Dirigeant d’une des plus prolifiques écuries musicales (Soul Makossa Gang) qui a mis sur orbite plusieurs grands instrumentistes camerounais et d’ailleurs, plusieurs voix camerounaises et d’ailleurs, qui lui doivent également en partie leur renommée internationale, preuve de son aide et de sa générosité à l’endroit de ses compatriotes, l’homme est néanmoins victime des procès en sorcellerie. Ce que relayait Charles Jengou Lottin en ces termes : ’’ Que penses-tu, lorsqu’on dit que tu n’aides pas les tiens …..Toi qui a au moins plus de 30 personnes autour de toi ? ’’. Surpris par cette question dont il n’ignore aucunement la nature, il cite les noms des grands instrumentistes passés chez lui et rajoute par une boutade :’’ On n’aide finalement que ceux et celles qui veulent bien être aidés….’’
Il est vrai que l’ingratitude est une plante qui, comme nulle part ailleurs, se cultive et fleurit bien au Cameroun. En qualité de quoi exige-t-on de lui ce que nous sommes incapables de faire? Pourquoi Manu Dibango devrait-il forcément aider si ce qu’il fait déjà n’est reconnu et apprécié à sa juste valeur ? Et si nous nous posions la question de savoir : Mais qu’est ce que j’ai fait moi pour Manu Dibango en lieu et place de qu’est ce que Manu a fait pour moi ?

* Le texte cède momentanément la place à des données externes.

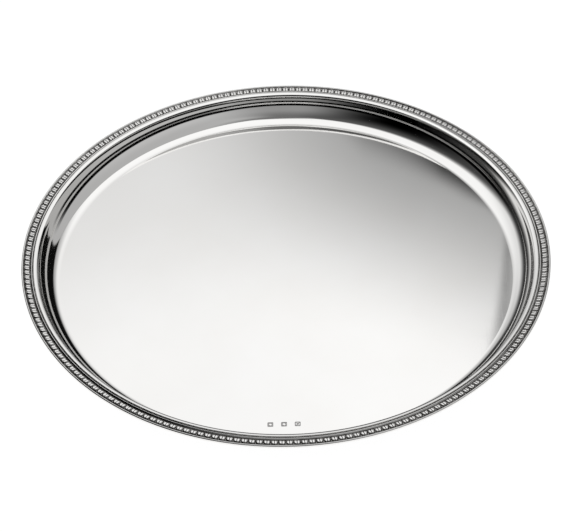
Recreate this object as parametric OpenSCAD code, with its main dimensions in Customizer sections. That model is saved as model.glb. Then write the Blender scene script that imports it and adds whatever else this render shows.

Nous publierons l’intégral de notre conversation combien chaleureuse, instructive d’un artiste qui a compris les codes et règles du métier qu’il a choisi de faire parce que, dit-il :’’ Je ne le fais pas pour la reconnaissance, même si grâce à lui, j’ai des médailles et la reconnaissance de mon pays….’’. Un homme d’une grande gentillesse et courtoisie certaine, mais aussi très professionnel dans l’approche de son travail.